Saturday, March 04, 2006

Fix This Book

I'm reading Morgan Spurlock's book "Don't Eat This Book", and while it's (mildly) amusing and (quite) informative, I was stopped cold on page 4 by this:

In 1998, without ever explicitly admitting to any wrongdoing, the big tobacco companies agreed to a massive $246 billion settlement, to be paid to forty-fix states and five territories over twenty-five years.

Yes, it does in fact say "forty-fix" in the book. Wouldn't you have thought that after a hardcover edition, such an error would have been noticed, by someone, anyone, and corrected? (At least three people had to have read the galleys in the first place.) I sure would have thought that, and I guess I would have been wrong.

But such things do happen. They shouldn't, but they do. And I really can't argue with the editing of the book as a whole, at least not up through Chapter 8; I would have taken a ruthless pen to some of Spurlock's more annoying rhetorical tics, but Spurlock, the editor, and the copy-editor have seen to it that "data" is used as a plural (I don't care if it's being displaced--I like it), that everything agrees in number--you know, the basic elements of grammar that seem to be falling by the wayside.

+

Someone else who takes such things very seriously, bless him, is Languagehat, who writes about a dim little error on a sports page:

In a story in today's NY Times sports section, "No Good-Conduct Medal for Ugly Americans" by Selena Roberts...a description of the Olympic ideal...is followed by the sentence "But how can anyone demand Diva Interruptis?"

....[I]nterruptus is a masculine form and diva is feminine; the phrase, if you insisted on using what seems to me a construction too silly even for the sports page, would be diva interrupta. But this is not about the illiteracy of sports reporters (though there is much to be said on that topic); it would be unfair and certainly unrealistic to expect the average American, even the average American reporter, to know Latin adjectival declension or the proper spelling of Latin borrowings. That's what editors are for, which is what this is about.


Anyone who knows even a little scrap of Latin--someone like me, say--can instantly see that "interrupta" would have to be the correct form. And it's certainly the case that it's "too silly even for the sports page", not to mention pretentious.
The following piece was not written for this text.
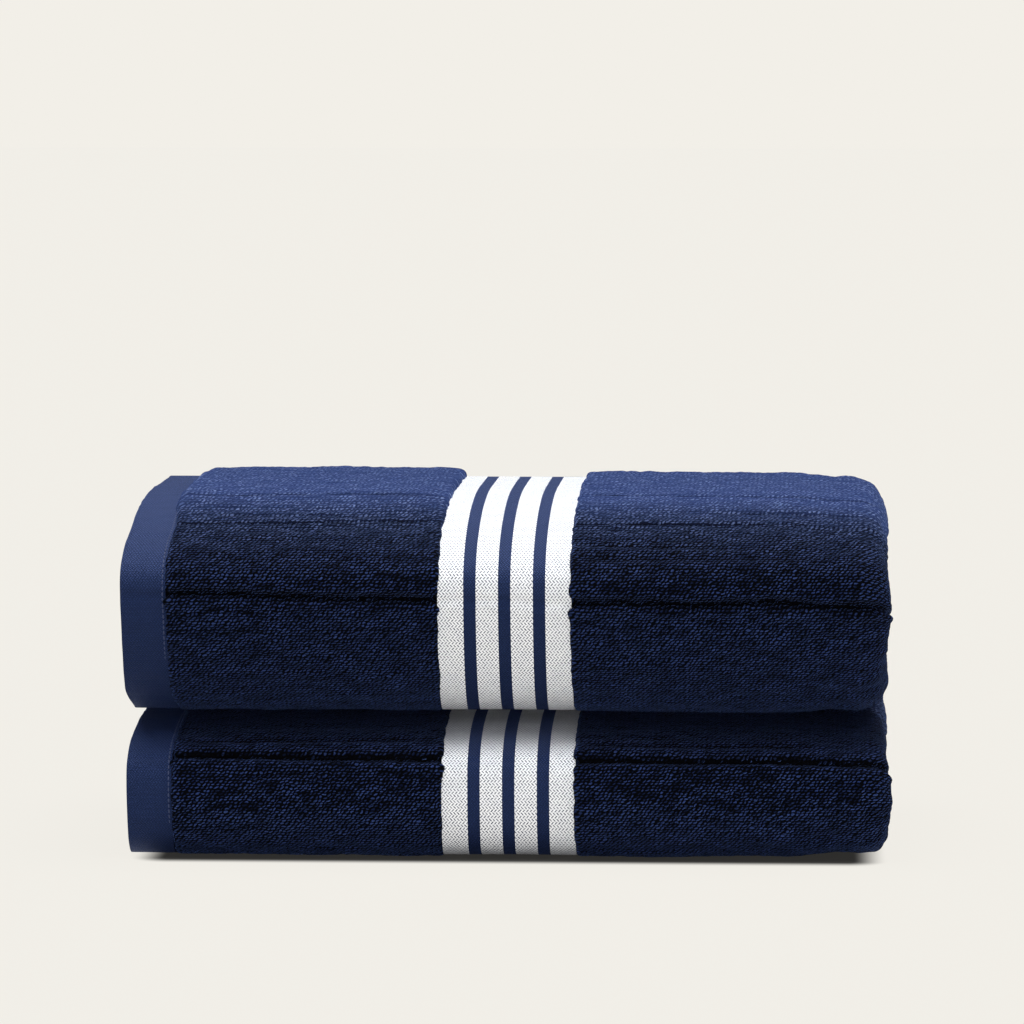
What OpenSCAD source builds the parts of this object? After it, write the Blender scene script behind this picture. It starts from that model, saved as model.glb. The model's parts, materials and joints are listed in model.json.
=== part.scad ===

But I've edited more than a few sports stories in my time, and you can take it from me that newspapers tend to think of their sports readers as borderline literate, not the sort of people who would concern themselves with whether a Latin adjective had the correct gender termination.

Obviously--to me--the writer was thinking of "coitus interruptus". Too bad he spelled even "interruptus" wrong.